Just as Ya'akov was afraid, says the Ba'al ha'Turim, so too, was David; Just as Ya'akov was pursued (by his brother), so too was David; Just as Ya'akov was saved from Eisav (by the Divine Hand), so too David saved from Golyas. Indeed, the Ba'al ha'Turim remarks, it was the merit of Ya'akov that stood David in good stead. And just as Ya'akov made war against Golyas, so too did Ya'akov prepare himself for war (See Rashi, Pasuk 9).
To Follow the Majority
It is a Mitzvah to follow the majority, inasmuch as should a dispute break out among the Chachamim concerning any Torah law, or regarding a personal (monetary) matter between two Jews, when the dispute occurs among the Dayanim of the town, that some declare the defendant guilty, whilst others claim that he is innocent, one always goes after the majority opinion, as the Torah writes in Mishpatim (23:3) "Follow the majority to arrive at a decision". And it is based on this Pasuk that the Gemara says in Chulin (11a) 'Rov' (to go after the majority) is min ha'Torah. This ruling, it would seem, is confined to where the Torah-knowledge of the two disputing parties is equal, since to say that a small group of Torah scholars should not overrule a larger group of ignoramuses is inconceivable, even if the latter number the number of B'nei Yisrael who left Egypt. But when they are relatively equal in knowledge, the Torah teaches us here that the larger group is always closer to the truth than the smaller one, irrespective of how it appears to the listener.
This requirement however, does not apply to Beis-Din, where we ignore the superiority or inferiority of knowledge, but follow the majority at all costs. The reason for this is because the Torah is speaking about the Sanhedrin and it is therefore as if it had specifically commanded us to go after the majority of Dayanim whatever the circumstances, and besides, all the members of the Sanhedrin were great sages, and the difference in knowledge makes no difference.

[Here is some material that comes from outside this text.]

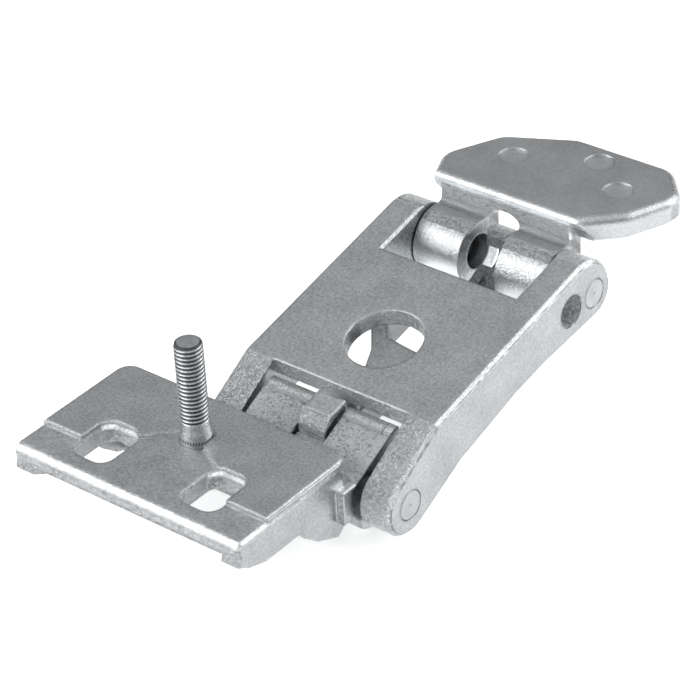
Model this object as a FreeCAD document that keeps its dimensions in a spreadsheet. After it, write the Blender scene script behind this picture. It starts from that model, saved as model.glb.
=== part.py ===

*A reason for this Mitzvah* … is that it reinforces our fulfillment of Mitzvos; because if we were commanded to observe the Torah according to our understanding of it, each person would claim that his interpretation is the correct one and that even if the entire world disagrees with him, he has no mandate to deviate from the truth as he himself perceives it. As a result would be havoc, in that the Torah would be splintered into many Toros, with each and every person ruling according to his personal opinion. Whereas now that we have been commanded to accept the opinion of the majority of Chachamim, we all share one and the same Torah, strengthening its observance, and we are not permitted to deviate from their opinion come what may. Consequently, by following their rulings, we fulfill the command of Hashem; and in the event of the Chachamim ruling in error, Chalilah, the sin is on them and not on us. And this explains the Gemara at the beginning of Horiyos, which rules that in the event that an individual acted upon the erroneous ruling of Beis-Din, then it is the Beis-Din who are obligated to bring a Korban Chatas, and not the individual (except under certain circumstances, as described there).
*Some Dinim of the Mitzvah* … The differences regarding this majority between money matters and matters concerning the death-sentence, that the latter a larger majority than the former, and how many judges are required for the latter on account of it, as it is not befitting to sentence a person to death with two Dayanim who are a majority against one … Chazal also said that the Dayanim who are involved in maters concerning life and death must have Semichah, which attests to the fact that they are wise and understanding, and that they are accomplished and worthy of carrying out anything that is necessary. We will not sentence people to death by means of people who are lacking in wisdom, lest they err in Din, for death has no compensation … and when it comes to judging someone for the death penalty, the Chachamim have said that Dayanim who claim initially that the defendant is innocent, are not permitted to switch their claim, which is not the case by money matters … When it comes to matters of life and Death, the Sanhedrin is obligated to begin the proceedings with the arguments that proclaim him innocent … and that anybody, Rebbes and Talmidim (even though they not members of the Sanhedrin) are permitted to present arguments proving the defendant innocent … and all other details, are discussed at the end of Sanhedrin.
*This Mitzvah applies everywhere and at all time, to men and women alike. Whoever contravenes it and fails to follow the majority has negated an Asei, and his punishment is very great, since it is the pillar on which the Torah rests.
Not to Pervert the Judgement of a Rasha
*It is not permitted to pervert the judgement of one of the litigants, when it becomes known that he is a sinner*, as the Torah writes in Mishpatim "Do not pervert the judgement of a destitute person in his quarrel" (23:5). "Destitute" in this context refers to one who is destitute in Mitzvos, since if it referred to a person who was impoverished, it would be obvious that one may not exploit a man's impoverished state and steal from him what is rightfully his, and mentioning it would be superfluous. What the Torah must therefore be issuing a prohibition against a Dayan may concluding that, because a particular litigant is a Rasha, he must be lying. For judgement against a Rasha lies with G-d and not with the Dayanim. The Mechilta interprets the Pasuk in the same way.
*The reason for applying the law equally to everybody* is self-understood.
*This Mitzvah applies everywhere* and at all times, to men but not to women (who are not eligible to judge). Anyone who contravenes the Din and perverts the judgement of a Rasha, has transgressed a Mitzvah of the King.